-- Your task --
Take the data below and extract the lines from the one with "cylinder(d = washer_d, h" to the one with "before = set(bpy.data.objects)", inclusive, exactly as written.

-- Material --
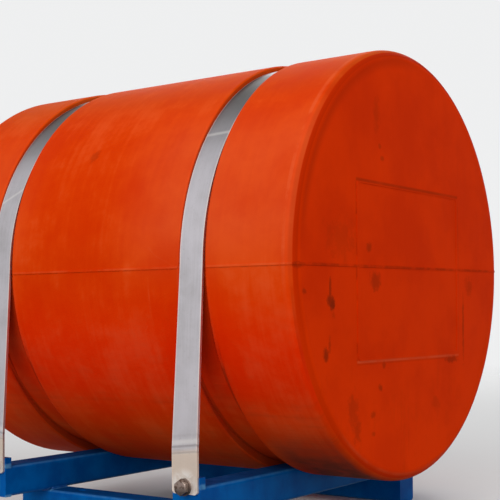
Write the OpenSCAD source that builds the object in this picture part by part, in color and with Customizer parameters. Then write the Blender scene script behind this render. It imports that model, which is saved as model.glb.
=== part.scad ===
// Cylindrical polyethylene float drum, held down on a welded steel cradle
// by two flat stainless steel straps.
// X runs along the drum axis, Z is up, the origin is at floor level under
// the middle of the cradle. All sizes are in millimetres.

/* [Drum] */
// Outside diameter of the drum
drum_d = 820; // [600:5:1200]
// Length of the drum over its two end faces
drum_len = 900; // [700:5:1600]
// Radius between the side wall and each end face
rim_r = 22; // [10:1:60]
// Turn of the drum about its axis, with its near side down, seen at the parting line
drum_turn = 0.6; // [0:0.1:5]
// Width of the mould flash along the parting line
flash_w = 4; // [2:0.5:10]
// Height of the mould flash above the wall
flash_h = 1; // [0.5:0.25:4]
// Height of the drum axis above the parting line
flash_drop = 4.5; // [0:0.5:20]

/* [Strap grooves] */
// Distance between the centres of the two strap grooves
strap_pitch = 480; // [300:5:900]
// Width of each groove where it holds a strap
groove_w = 56; // [54:1:66]
// Depth of the groove on the lower half of the drum, where the strap has left it
groove_depth = 5.7; // [2:0.1:12]
// Radius on the two edges of the groove there
groove_lip = 4; // [1:0.5:8]
// Draft of the groove walls, from the surface to the floor
groove_draft = 1.5; // [0:0.5:4]
// Width of the deeper part of the groove, over the cross beam
seat_w = 66; // [64:1:100]
// Radius on the two edges of the deeper part
seat_lip = 5; // [1:0.5:10]
// Depth of the flat seat that rests on the cross beam, below the drum surface
seat_depth = 26; // [8:1:50]
// Extra radius of the deeper floor beside the seat, over that of the drum
seat_flare = 11; // [2:1:40]
// Rise of the centre of the deeper floor above the drum axis
seat_rise = 30; // [10:1:60]

/* [Panel border] */
// Width of the plain border moulded on the end face
panel_w = 412; // [200:1:500]
// Height of the border
panel_h = 326; // [150:1:500]
// Width of the raised line of the border
panel_line = 8; // [4:1:20]
// Height of the middle of the border above the drum axis
panel_up = -13; // [-60:1:60]
// Corner radius of the border
panel_r = 14; // [2:1:40]

/* [Straps] */
// Width of each strap where it lies on the drum
strap_w = 50; // [40:1:60]
// Width of each strap at its bolted ends
strap_end_w = 55; // [50:1:80]
// Thickness of each strap
strap_t = 5; // [3:0.5:8]
// Depth of the strap's outer face below the drum surface, at the top
strap_sink = 10; // [2:0.5:14]
// Distance of the centre of the strap's arc below the drum axis
strap_shift = 12; // [0:1:20]
// Clearance between the strap and the floor of its groove
strap_clear = 0.2; // [0:0.1:1]
// Height of the strap's lower bend above the cross beam
bend_rise = 62; // [30:1:150]
// Length of the strap's ends below the top of the cross beam
strap_tail = 13; // [10:1:40]
// Chamfer on the corners of the strap's ends
strap_chamfer = 4; // [0:1:10]

/* [Strap bolts] */
// Thread diameter of the strap bolts
bolt_d = 16; // [12:2:20]
// Width across the flats of the bolt head
bolt_af = 24; // [18:1:30]
// Height of the bolt head
bolt_head = 10; // [6:0.5:13]
// Outside diameter of the washers
washer_d = 30; // [24:1:40]
// Thickness of the washers
washer_t = 3; // [1.5:0.5:4]
// Clearance on the diameter of the hole in the strap
strap_hole_clear = 2; // [0.5:0.5:3]
// Clearance on the diameter of the tapped hole
tap_clear = 0.4; // [0.2:0.1:1]
// Height of the strap bolts above the top of the cross beam
bolt_rise = -1; // [-10:1:20]

/* [Cradle] */
// Side of the square tube of the cross beams and the rails
tube = 60; // [40:5:100]
// Wall of the square tube
tube_t = 4; // [2:0.5:8]
// Outside corner radius of the square tube
tube_r = 8; // [4:1:12]
// Reach of the cross beams past each side of the drum
beam_over = 3; // [0:1:40]
// Length of the two rails under the cross beams
rail_len = 570; // [540:5:900]
// Distance between the centres of the two rails
rail_pitch = 560; // [300:10:700]
// Thickness of the lug plates on the ends of the cross beams
lug_t = 15; // [8:1:25]
// Height of the lug plates above the cross beam
lug_rise = 16; // [0:1:30]
// Thickness of the end caps of the rails
cap_t = 4; // [2:0.5:8]
// Diameter of the fixing holes down through the rails
fix_d = 18; // [12:1:26]
// Distance between the fixing holes along each rail
fix_pitch = 300; // [200:5:400]

/* [Hidden] */
drum_r = drum_d / 2;
seat_drop = drum_r - seat_depth;
beam_z = tube;
seat_z = beam_z + tube;
axis_z = seat_z + seat_drop;
beam_len = drum_d + 2 * beam_over;
strap_z = axis_z - strap_shift;
bend_drop = strap_z - seat_z - bend_rise;
strap_drop = strap_z - seat_z + strap_tail;
strap_ro = drum_r - strap_sink + strap_shift;
strap_ri = strap_ro - strap_t;
strap_floor_r = strap_ri - strap_clear;
lug_y = beam_len / 2 + lug_t;
lug_top = seat_z + lug_rise;
bolt_z = seat_z + bolt_rise;
// angle where the strap leaves the drum on its way to the lug plate
leave_far = sqrt(lug_y * lug_y + bend_drop * bend_drop);
leave = acos(strap_ri / leave_far) - atan2(bend_drop, lug_y);
// outer face of the strap: straight run down to the lower bend
out_run = (lug_y + strap_t - strap_ro * cos(leave)) / sin(leave);
out_bend = out_run * cos(leave) - strap_ro * sin(leave);

orange = [0.85, 0.30, 0.06];
steel = [0.74, 0.73, 0.74];
blue = [0.02, 0.30, 0.58];
bolt_grey = [0.55, 0.54, 0.52];

// rectangle with round corners, centred
module round_rect(w, h, r) {
  square([w - 2 * r, h], center = true);
  square([w, h - 2 * r], center = true);
  for (x = [-1, 1])
    for (y = [-1, 1])
      translate([x * (w / 2 - r), y * (h / 2 - r)])
        circle(r = r, $fn = 48);
}

// lengthways half section of the plain drum, radius along +X
module drum_section() {
  square([drum_r - rim_r, drum_len / 2]);
  square([drum_r, drum_len / 2 - rim_r]);
  translate([drum_r - rim_r, drum_len / 2 - rim_r])
    intersection() {
      circle(r = rim_r, $fn = 64);
      square(rim_r);
    }
}

module drum_body() {
  rotate([0, 90, 0])
    rotate_extrude($fn = 180)
      union() {
        drum_section();
        mirror([0, 1])
          drum_section();
      }
}

// thin flange left all round by the two halves of the mould
module mould_flash() {
  rotate([drum_turn, 0, 0])
    translate([0, 0, -flash_drop - flash_w / 2])
      linear_extrude(flash_w)
        round_rect(drum_len + 2 * flash_h, drum_d + 2 * flash_h, rim_r + flash_h);
}

// half section of a groove, with its edge rounded into the side wall
module groove_section(floor_r, half, lip) {
  polygon([[floor_r, 0], [floor_r, half - groove_draft], [drum_r, half], [drum_r + 20, half],
           [drum_r + 20, 0]]);
  difference() {
    translate([drum_r - lip, half - 0.4])
      square([lip + 20, lip + 0.4]);
    translate([drum_r - lip, half + lip])
      circle(r = lip, $fn = 48);
  }
}

module groove_ring(floor_r, half, lip) {
  rotate([0, 90, 0])
    rotate_extrude($fn = 180)
      union() {
        groove_section(floor_r, half, lip);
        mirror([0, 1])
          groove_section(floor_r, half, lip);
      }
}

// one strap groove: shallow round the drum, deeper towards the top, where its floor
// follows the arc of the strap, and wider over the cross beam
module groove_cut() {
  span = 2 * drum_d;
  groove_ring(drum_r - groove_depth, groove_w / 2, groove_lip);
  difference() {
    groove_ring(strap_floor_r - strap_shift - 10, groove_w / 2, groove_lip);
    translate([0, 0, -strap_shift])
      rotate([0, 90, 0])
        cylinder(r = strap_floor_r, h = groove_w + 4 * groove_lip, center = true, $fn = 180);
  }
  difference() {
    groove_ring(seat_drop - 20, seat_w / 2, seat_lip);
    intersection() {
      translate([0, 0, seat_rise])
        rotate([0, 90, 0])
          cylinder(r = drum_r + seat_flare, h = seat_w + 4 * seat_lip, center = true, $fn = 180);
      translate([-span / 2, -span / 2, -seat_drop])
        cube([span, span, span]);
    }
  }
}

module panel_border() {
  translate([drum_len / 2 - 1, 0, panel_up])
    rotate([90, 0, 90])
      linear_extrude(1 + flash_h)
        difference() {
          round_rect(panel_w, panel_h, panel_r);
          round_rect(panel_w - 2 * panel_line, panel_h - 2 * panel_line, panel_r - panel_line);
        }
}

module drum() {
  color(orange)
    translate([0, 0, axis_z])
      difference() {
        union() {
          drum_body();
          mould_flash();
          panel_border();
        }
        for (side = [-1, 1])
          translate([side * strap_pitch / 2, 0, 0])
            groove_cut();
      }
}

// space inside one face of the strap: a disc and the two straight runs below it,
// which start just inside the disc so that they cross its edge cleanly
module strap_inside(r, face, bend, bottom, w) {
  tangent = 0.999 * r * [cos(leave + 1.5), sin(leave + 1.5)];
  rotate([0, 90, 0])
    cylinder(r = r, h = w, center = true, $fn = 180);
  rotate([90, 0, 90])
    translate([0, 0, -w / 2])
      linear_extrude(w)
        polygon([[-tangent[0], tangent[1]], [tangent[0], tangent[1]], [face, -bend],
                 [face, -bottom], [-face, -bottom], [-face, -bend]]);
}

// band of one width, bent over the drum and down to the lug plates
module strap_band() {
  difference() {
    strap_inside(strap_ro, lug_y + strap_t, out_bend, strap_drop, strap_end_w);
    strap_inside(strap_ri, lug_y, bend_drop, strap_drop + 10, strap_end_w + 10);
  }
}

// front view of the strap, wider at its bolted end
module strap_face() {
  half = strap_w / 2;
  end = strap_end_w / 2;
  low = end - strap_chamfer;
  polygon([[-half, strap_ro + 10], [half, strap_ro + 10], [half, 0], [end, -bend_drop],
           [end, strap_chamfer - strap_drop], [low, -strap_drop], [-low, -strap_drop],
           [-end, strap_chamfer - strap_drop], [-end, -bend_drop], [-half, 0]]);
}

module strap(side) {
  color(steel)
    translate([side * strap_pitch / 2, 0, strap_z])
      difference() {
        intersection() {
          strap_band();
          translate([0, lug_y + 50, 0])
            rotate([90, 0, 0])
              linear_extrude(2 * lug_y + 100)
                strap_face();
        }
        translate([0, 0, bolt_z - strap_z])
          rotate([90, 0, 0])
            cylinder(d = bolt_d + strap_hole_clear, h = 2 * lug_y + 100, center = true, $fn = 48);
      }
}

// square tube, lying along X from its middle
module square_tube(length) {
  rotate([90, 0, 90])
    translate([0, 0, -length / 2])
      linear_extrude(length)
        difference() {
          round_rect(tube, tube, tube_r);
          round_rect(tube - 2 * tube_t, tube - 2 * tube_t, tube_r - tube_t);
        }
}

module beam(side) {
  color(blue)
    translate([side * strap_pitch / 2, 0, beam_z + tube / 2])
      rotate([0, 0, 90])
        square_tube(beam_len);
}

module rail(end) {
  color(blue)
    translate([0, end * rail_pitch / 2, tube / 2])
      difference() {
        square_tube(rail_len);
        for (x = [-1, 1])
          translate([x * fix_pitch / 2, 0, 0])
            cylinder(d = fix_d, h = tube + 10, center = true, $fn = 48);
      }
}

// thick plate welded over the end of a cross beam and tapped for the strap bolt
module lug(side, end) {
  color(blue)
    translate([side * strap_pitch / 2, end * lug_y, 0])
      rotate([0, 0, end > 0 ? 180 : 0])
        difference() {
          translate([-tube / 2, 0, beam_z])
            cube([tube, lug_t, lug_top - beam_z]);
          translate([0, lug_t / 2, bolt_z])
            rotate([90, 0, 0])
              cylinder(d = bolt_d + tap_clear, h = lug_t + 10, center = true, $fn = 48);
        }
}

module bolt(side, end) {
  head_y = lug_y + strap_t + washer_t;
  color(bolt_grey)
    translate([side * strap_pitch / 2, end * head_y, bolt_z])
      rotate([end > 0 ? -90 : 90, 0, 0]) {
        cylinder(d = bolt_af / cos(30), h = bolt_head, $fn = 6);
        translate([0, 0, -washer_t - strap_t - lug_t])
          cylinder(d = bolt_d, h = washer_t + strap_t + lug_t + 1, $fn = 48);
      }
}

module washer(side, end) {
  color(bolt_grey)
    translate([side * strap_pitch / 2, end * (lug_y + strap_t), bolt_z])
      rotate([end > 0 ? -90 : 90, 0, 0])
        difference() {
          cylinder(d = washer_d, h = washer_t, $fn = 64);
          translate([0, 0, -1])
            cylinder(d = bolt_d + tap_clear, h = washer_t + 2, $fn = 48);
        }
}

module cap(side, end) {
  color(blue)
    translate([side * rail_len / 2, end * rail_pitch / 2, tube / 2])
      rotate([0, 90, 0])
        translate([0, 0, side > 0 ? 0 : -cap_t])
          linear_extrude(cap_t)
            round_rect(tube, tube, tube_r);
}

drum();
strap(-1);  // strap_left
strap(1);  // strap_right
beam(-1);  // beam_left
beam(1);  // beam_right
rail(-1);  // rail_near
rail(1);  // rail_far
lug(-1, -1);  // lug_near_left
lug(1, -1);  // lug_near_right
lug(-1, 1);  // lug_far_left
lug(1, 1);  // lug_far_right
bolt(-1, -1);  // bolt_near_left
bolt(1, -1);  // bolt_near_right
bolt(-1, 1);  // bolt_far_left
bolt(1, 1);  // bolt_far_right
washer(-1, -1);  // washer_near_left
washer(1, -1);  // washer_near_right
washer(-1, 1);  // washer_far_left
washer(1, 1);  // washer_far_right
cap(-1, -1);  // cap_near_left
cap(1, -1);  // cap_near_right
cap(-1, 1);  // cap_far_left
cap(1, 1);  // cap_far_right
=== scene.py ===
import math

import bmesh
import bpy
from mathutils import Matrix, Vector


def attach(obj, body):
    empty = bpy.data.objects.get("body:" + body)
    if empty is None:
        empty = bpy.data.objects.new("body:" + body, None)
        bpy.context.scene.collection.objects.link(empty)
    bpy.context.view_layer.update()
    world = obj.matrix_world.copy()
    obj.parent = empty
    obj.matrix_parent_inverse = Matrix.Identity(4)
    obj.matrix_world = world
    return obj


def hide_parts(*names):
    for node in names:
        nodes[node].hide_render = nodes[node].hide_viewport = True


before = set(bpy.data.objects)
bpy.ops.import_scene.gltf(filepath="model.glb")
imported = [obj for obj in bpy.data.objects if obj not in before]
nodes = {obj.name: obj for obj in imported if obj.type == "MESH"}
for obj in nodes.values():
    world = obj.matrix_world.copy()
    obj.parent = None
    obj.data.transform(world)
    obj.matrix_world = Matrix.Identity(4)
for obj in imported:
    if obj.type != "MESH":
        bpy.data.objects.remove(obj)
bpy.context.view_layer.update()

print("frame loaded:", len(nodes), "nodes")

# sizes shared with the cradle and the drum, in metres and radians
layout = {
    "axisHeight": 0.504,
    "drumRadius": 0.41,
    "drumTurn": math.radians(0.6),
    "seamDrop": 0.0045,
    "borderWide": 0.2075,
    "borderTall": 0.161,
    "borderUp": -0.013,
    "strapPlace": 0.24,
    "strapCentre": 0.492,
    "bendHeight": 0.182,
    "boltHeight": 0.119,
    "tubeHalf": 0.03,
    "beamTop": 0.12,
    "beamMiddle": 0.09,
    "beamEnd": 0.413,
    "lugFace": 0.428,
    "railPlace": 0.28,
    "railTop": 0.06,
    "railMiddle": 0.03,
}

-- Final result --
          cylinder(d = washer_d, h = washer_t, $fn = 64);
          translate([0, 0, -1])
            cylinder(d = bolt_d + tap_clear, h = washer_t + 2, $fn = 48);
        }
}

module cap(side, end) {
  color(blue)
    translate([side * rail_len / 2, end * rail_pitch / 2, tube / 2])
      rotate([0, 90, 0])
        translate([0, 0, side > 0 ? 0 : -cap_t])
          linear_extrude(cap_t)
            round_rect(tube, tube, tube_r);
}

drum();
strap(-1);  // strap_left
strap(1);  // strap_right
beam(-1);  // beam_left
beam(1);  // beam_right
rail(-1);  // rail_near
rail(1);  // rail_far
lug(-1, -1);  // lug_near_left
lug(1, -1);  // lug_near_right
lug(-1, 1);  // lug_far_left
lug(1, 1);  // lug_far_right
bolt(-1, -1);  // bolt_near_left
bolt(1, -1);  // bolt_near_right
bolt(-1, 1);  // bolt_far_left
bolt(1, 1);  // bolt_far_right
washer(-1, -1);  // washer_near_left
washer(1, -1);  // washer_near_right
washer(-1, 1);  // washer_far_left
washer(1, 1);  // washer_far_right
cap(-1, -1);  // cap_near_left
cap(1, -1);  // cap_near_right
cap(-1, 1);  // cap_far_left
cap(1, 1);  // cap_far_right
=== scene.py ===
import math

import bmesh
import bpy
from mathutils import Matrix, Vector


def attach(obj, body):
    empty = bpy.data.objects.get("body:" + body)
    if empty is None:
        empty = bpy.data.objects.new("body:" + body, None)
        bpy.context.scene.collection.objects.link(empty)
    bpy.context.view_layer.update()
    world = obj.matrix_world.copy()
    obj.parent = empty
    obj.matrix_parent_inverse = Matrix.Identity(4)
    obj.matrix_world = world
    return obj


def hide_parts(*names):
    for node in names:
        nodes[node].hide_render = nodes[node].hide_viewport = True


before = set(bpy.data.objects)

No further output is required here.